# Information provided:
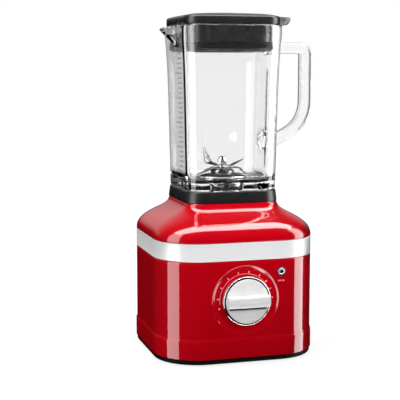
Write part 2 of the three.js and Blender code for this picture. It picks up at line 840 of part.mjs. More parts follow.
const startSwitch = () =>
  box(
    BUTTON.x - 4,
    BUTTON.x + 4,
    FRONT + 8 + BUTTON.travel + 0.5,
    BOARD_FRONT - GAP,
    BUTTON.z - 4,
    BUTTON.z + 4,
  );

const controlBoard = () =>
  cut(
    box(-38, 54, BOARD_FRONT, BOARD_FRONT + 1.6, 52, 120),
    forward(1.6, BOARD_FRONT - 1, BOARD_FRONT + 3, ...BOARD_POSTS[2], 1.6, 8),
  );

const boardScrew = () =>
  join(
    forward(3, BOARD_FRONT + 1.9, BOARD_FRONT + 3.9, ...BOARD_POSTS[2], 3, 10),
    forward(1.2, BOARD_FRONT - 6, BOARD_FRONT + 2.1, ...BOARD_POSTS[2], 1.2, 8),
  );

// A rubber bush in the rear wall, where the mains lead goes in.
function cordInlet() {
  const wall = -FRONT;
  return cut(
    join(
      forward(INLET.radius - GAP, wall - 8, wall + 1, 0, INLET.z),
      forward(INLET.radius + 3, wall + GAP, wall + 3, 0, INLET.z, INLET.radius + 2),
      forward(INLET.radius + 2, wall - 8, wall - SHELL.wall - GAP, 0, INLET.z),
    ),
    forward(3.8, wall - 12, wall + 5, 0, INLET.z),
  );
}

// ---------------------------------------------------------------- assembly

const blender = new THREE.Group();

function put(name, piece, look, turn = 0) {
  const made = mesh(name, piece, look);
  made.rotation.z = THREE.MathUtils.degToRad(turn);
  blender.add(made);
  return made;
}

put("base_housing", baseHousing(), "enamel");
put("trim_band", trimBand(), "trim");
put("base_plate", basePlate(), "black");
put("jar_pad", jarPad(), "rubber");
put("well_seal", wellSeal(), "rubber");

for (const [corner, x, y] of fourCorners(FOOT.x, FOOT.y)) {
  put("foot_" + corner, foot(), "rubber").position.set(x, y, 0);
}
for (const [corner, x, y] of plateCorners) {
  put("base_screw_" + corner, screw(0.4, 2.1, 20, 3.6, 1.8), "steel").position.set(x, y, 0);
}
for (const [corner, x, y] of bracketCorners) {
  put("motor_screw_" + corner, screw(145.6, 148.7, 166, 4, 1.9), "steel").position.set(x, y, 0);
}

put("motor_top_bracket", motorTopBracket(), "laminations");
put("motor_bottom_bracket", motorBottomBracket(), "laminations");
put("stator_core", statorCore(), "laminations");
put("field_coil_back", fieldCoil(), "copper");
put("field_coil_front", fieldCoil(), "copper", 180);
put("fan_shroud", fanShroud(), "black");
put("upper_bearing", bearing(UPPER_BEARING_LOW), "steel");
put("lower_bearing", bearing(LOWER_BEARING_LOW), "steel");
put("motor_bolt_front", motorBolt(), "steel").position.set(0, -BOLT, 0);
put("motor_bolt_back", motorBolt(), "steel").position.set(0, BOLT, 0);
for (const [side, turn] of [["right", 0], ["left", 180]]) {
  put("brush_holder_" + side, brushHolder(), "natural", turn);
  put("carbon_brush_" + side, carbonBrush(), "carbon", turn);
}

put("motor_shaft", motorShaft(), "steel");
put("armature_core", armatureCore(), "laminations");
put("commutator", commutator(), "copper");
put("cooling_fan", coolingFan(), "black");
put("drive_coupler", driveCoupler(), "black");

put("dial_bezel", dialBezel(), "chrome");
put("dial_encoder", dialEncoder(), "natural");
put("control_dial", controlDial(), "silver");
put("dial_shaft", dialShaft(), "steel");
put("button_bezel", buttonBezel(), "chrome");
put("start_button", startButton(), "silver");
put("start_switch", startSwitch(), "black");
put("control_board", controlBoard(), "board");
put("board_screw", boardScrew(), "steel");
put("cord_inlet", cordInlet(), "rubber");

put("glass_jar", glassJar(), "glass");
put("blade_base", bladeBase(), "steel");
put("base_gasket", baseGasket(), "rubber");
put("retainer_nut", retainerNut(), "black");
put("spindle_bearing_upper", bearing(216), "steel");
put("spindle_bearing_lower", bearing(191), "steel");

put("blade_spindle", bladeSpindle(), "steel");
put("lower_blades", lowerBlades(), "steel");
put("upper_blades", upperBlades(), "steel", UPPER_TURN);
put("blade_nut", bladeNut(), "steel");
put("driven_coupler", drivenCoupler(), "black");

put("lid_cover", lidCover(), "black");
put("lid_seal", lidSeal(), "rubber");
put("ingredient_cap", ingredientCap(), "black");

export default blender;
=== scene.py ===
import itertools
import json
import math

import bmesh
import bpy
from mathutils import Matrix, Vector
from mathutils.geometry import interpolate_bezier


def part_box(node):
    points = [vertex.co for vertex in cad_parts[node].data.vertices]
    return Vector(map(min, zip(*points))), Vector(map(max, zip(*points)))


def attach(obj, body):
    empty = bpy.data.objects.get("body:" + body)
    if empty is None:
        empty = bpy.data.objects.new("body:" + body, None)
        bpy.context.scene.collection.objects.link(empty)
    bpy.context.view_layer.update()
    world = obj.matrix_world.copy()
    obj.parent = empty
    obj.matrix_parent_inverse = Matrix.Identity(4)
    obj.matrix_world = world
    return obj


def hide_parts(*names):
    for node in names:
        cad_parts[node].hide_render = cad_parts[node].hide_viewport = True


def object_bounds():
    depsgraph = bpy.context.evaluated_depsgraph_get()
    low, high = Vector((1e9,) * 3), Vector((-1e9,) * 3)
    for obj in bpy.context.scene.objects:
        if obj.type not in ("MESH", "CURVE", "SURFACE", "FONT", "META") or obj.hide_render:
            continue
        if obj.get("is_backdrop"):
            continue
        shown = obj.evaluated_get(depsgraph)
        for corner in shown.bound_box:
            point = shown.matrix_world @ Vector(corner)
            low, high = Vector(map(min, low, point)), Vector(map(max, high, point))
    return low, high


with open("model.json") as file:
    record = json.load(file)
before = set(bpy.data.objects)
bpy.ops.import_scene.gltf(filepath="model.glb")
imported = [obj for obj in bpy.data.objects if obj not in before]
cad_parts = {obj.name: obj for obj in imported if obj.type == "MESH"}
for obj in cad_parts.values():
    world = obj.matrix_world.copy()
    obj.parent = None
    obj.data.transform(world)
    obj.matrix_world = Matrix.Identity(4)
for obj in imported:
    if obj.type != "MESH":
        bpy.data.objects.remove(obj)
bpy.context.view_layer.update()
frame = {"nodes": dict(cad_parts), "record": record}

# ---------------- sizes, in millimetres, from the frame

MM = 0.001
TURN = 2 * math.pi


def size(node):
    low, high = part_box(node)
    return low / MM, high / MM


def middle(node):
    low, high = size(node)
    return (low + high) / 2


SHELL_LOW, SHELL_HIGH = size("base_housing")
BAND_LOW, BAND_HIGH = size("trim_band")
PLATE_HIGH = size("base_plate")[1]
PAD_LOW, PAD_HIGH = size("jar_pad")
JAR_LOW, JAR_HIGH = size("glass_jar")
LID_LOW, LID_HIGH = size("lid_cover")
CAP_LOW, CAP_HIGH = size("ingredient_cap")
CAP_SEAT = CAP_HIGH.z - 2.6  # the underside of the filler cap's flange
RING_LOW, RING_HIGH = size("dial_bezel")
KNOB_LOW, KNOB_HIGH = size("control_dial")
BUTTON_LOW, BUTTON_HIGH = size("button_bezel")
HUB_LOW, HUB_HIGH = size("blade_base")

GAP = 0.3
WALL = 3.5
SKIRT_OUT = 1.2  # how far the housing's foot stands out below the step
SKIRT_TOP = 29
SHELL_HALF = SHELL_HIGH.x - SKIRT_OUT
DEPTH_LESS = SHELL_HIGH.x - SHELL_HIGH.y  # the housing is this much shallower than wide, on each side
SHELL_CORNER = 55
NECK_HALF = PAD_HIGH.x - 0.7
NECK_CORNER = 22
FRONT = DEPTH_LESS - SHELL_HALF
WELL = 38.5  # the radius of the well that the jar's foot stands in
WELL_FLOOR = size("well_seal")[1].z
WELL_HOLE = 12
CORNERS = ("front_left", "front_right", "back_left", "back_right")
VENTS = (-26, -16, 16, 26)  # the slots in the base plate, along Y
VENT_HALF = 26
PAD_CORNER = 25
PAD_OPENING = 54.5

DIAL = middle("dial_bezel")
DIAL_FLOOR = RING_HIGH.y + GAP
DIAL_HOLE = 5.2
RECESS = (38, 42.2)  # the radii of the floor's edge and of the lip of the dial's recess
PATCH_HALF = 43.3  # half the height of the flat square of the front wall that holds the recess
PATCH_ROWS = 24
PATCH_EDGE = 43  # the radius of the first ring inside the square
GRIP_RISE = 7.5  # how far the dial's grip stands out of its disc
SETTINGS = (196, 176, 152, 129, 105, 82, 58, 39, 21, 2)  # degrees round the dial, from +X towards +Z
TICK = (32.9, 35.2, 0.45)  # a setting's inner and outer radius and half its width
OFF_TICK = (33.0, 34.6, 0.8)
ARC = (31.6, 31.9)  # the radii of the line that joins the settings
BUTTON = middle("button_bezel")
BUTTON_HOLE = 4.9
BUTTON_DASHES = (-3.8, -1.8, 0.7, 2.7)
INLET_HOLE = 9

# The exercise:
Locate all lines in the listing above with the word "before" and copy them.

# Problem solution:
before = set(bpy.data.objects)
imported = [obj for obj in bpy.data.objects if obj not in before]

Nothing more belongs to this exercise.